Bridget laughed. “Honestly, Jane, the best thing we ever decided was not to go through rush,” she said. “I look at all those girls in church clothes lined up outside the houses just waiting for a chance to go in and grovel for a bid so they can join up and get bossed around by a bunch of prudes. Uh-uh. Not me.”
“Me either,” Jane had said, relieved not to have to admit she couldn’t have afforded it.
Happy, utterly present in this new life, Jane began to dread her regular call home on Sunday evenings: the forced cheerfulness in her mother’s voice, the eagerness with which she asked about friends and classes. Still, she couldn’t have explained why she didn’t tell her mother about Bridget or Tom right from the
start, or why she let her believe that she and Karen Conklin were not only still roommates, but had become friends and spent all their free time together. Jane liked to think it was because she believed her mother felt connected to Karen, having read her thoughtful note that first day, and wouldn’t worry about Jane being lonely. In darker moments, though, she knew it was pure selfishness that made her keep this happiness to herself.

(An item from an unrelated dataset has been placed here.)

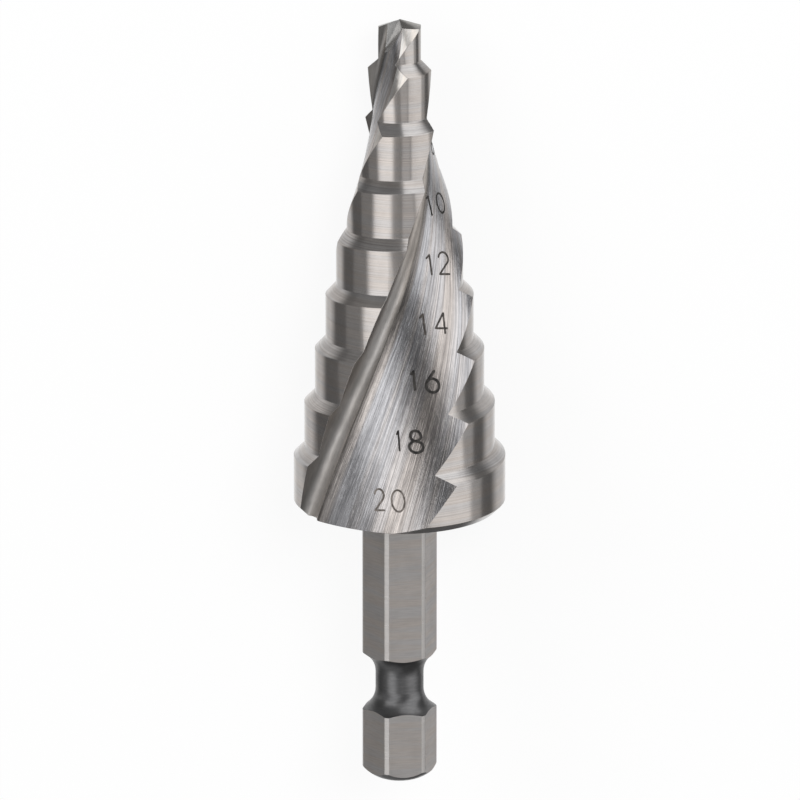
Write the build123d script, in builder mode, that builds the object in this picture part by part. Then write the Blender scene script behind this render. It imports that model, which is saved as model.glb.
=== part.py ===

The day before Thanksgiving she climbed on the Greyhound bus, fearful that, once home, the growing confidence she’d felt in the past months, the sense of belonging would completely dissolve. She tried to read, study, sleep, but ended up staring out of the window at what seemed like an endless number of small towns and stubbled cornfields as the bus wound its way north, through Indiana. The sky was gray; even so, Jane saw the cloud of smog hanging over her hometown well before she saw the first sprawl of houses or the tall, spewing smokestacks of the steel mills.
Her father was waiting at the station, smoking a cigarette, shy and awkward as a teenage boy. She smelled whiskey on his breath when he embraced her, his fortification for anxious moments like this one – or maybe just to get him through the day. Walking through the front door of their little tract house, it seemed to Jane as if she was looking through the wrong end of a telescope. Everything looked so small, so close. The worn carpet, the flickering TV screen, the Formica dinette table set for dinner. There were Amy and Susan, wearing the red Indiana sweatshirts she’d saved up to buy for them. And Bobby, stretched out on the sofa, taller, skinnier, and more sullen than she’d remembered him to be.
“I fixed scalloped potatoes and ham for dinner!” Mrs. Barth said. “Your favorite. It’s ready any time. You’re hungry, aren’t you? After that long bus trip –” She stepped back and looked at her daughter. “Oh, honey, I’m so glad you’re home. It’s so good to see you.”
Jane wasn’t glad to be home, she wasn’t the least bit hungry. What she wanted to do was collapse right where she stood and sleep until it was time to go back to Bloomington on Sunday morning. But she attempted a smile. Be nice, she told herself; pretend you’re thrilled to be here. For three days, be the Jane they need you to be. But when she took her place at the dinner table, it seemed to her as if she’d never even been away.